Submitted to: Agronomy Abstracts
Publication Type: Abstract only
Publication Acceptance Date: 9/15/2006
Publication Date: 11/15/2006
Citation: Coffelt, T.A., Ray, D., Foster, M. 2006. Guayule: A Source of Natural Rubber. Agronomy Abstracts. [CD-ROM P24082] Interpretive Summary:
Technical Abstract: Guayule (Parthenium argentatum Gray) is a perennial shrub native to the Chihuahuan Desert. Guayule’s use as a natural rubber source dates before 1500 A.D. when Native Americans used its latex to make balls for games. Guayule has been evaluated in the U.S. as a commercial rubber crop during three periods prior to current efforts. The first period was from 1900 to 1930 when automobile and bicycle manufacturers were seeking a rubber source to make tires. Production reached a high of 3,200 ha during the 1920’s. The Great Depression caused all production and research to be terminated about 1929. The second period began during World War II when rubber supplies from Southeast Asia became limited. Commercial production levels reached 13,000 ha during this period.
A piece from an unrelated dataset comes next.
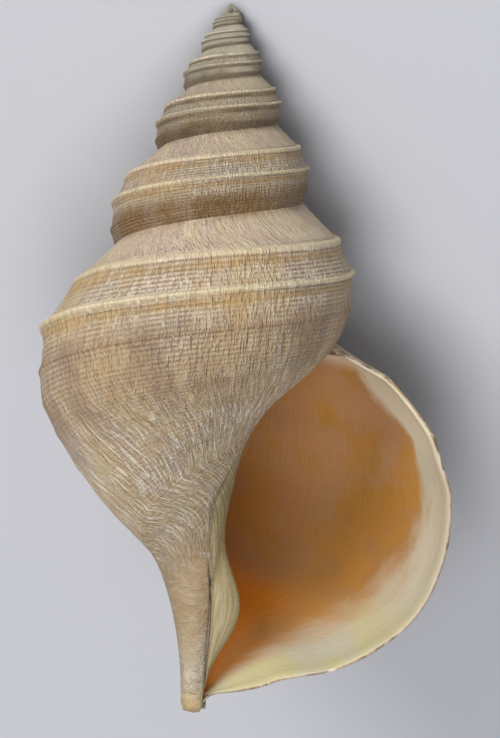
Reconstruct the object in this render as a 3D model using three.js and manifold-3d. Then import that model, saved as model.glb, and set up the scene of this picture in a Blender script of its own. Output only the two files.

This period ended when the war was over and less expensive rubber from Southeast Asia was again available. The third period began in the 1970’s when oil prices quadrupled and rubber prices increased. This period was devoted primarily to guayule research rather than commercial production. When prices of rubber fell, the funding for guayule research and production stopped. The latest period of commercialization started in the 1980s when research showed that people who developed allergies to Hevea latex were not allergic to guayule latex. An important difference between current and previous attempts at guayule commercialization is that the primary product now includes higher value latex products rather than solid rubber. Commercialization of guayule is closer to reality due to efforts by Yulex Corporation. Yulex has exclusive licensing agreements with USDA-ARS for guayule latex extraction and products in the U. S., built a pilot plant to handle 750 t of biomass/year, planted over 1500 ha of guayule, and are planting another 1500 ha. With these advances, successful commercialization of guayule within the next five years seems very promising.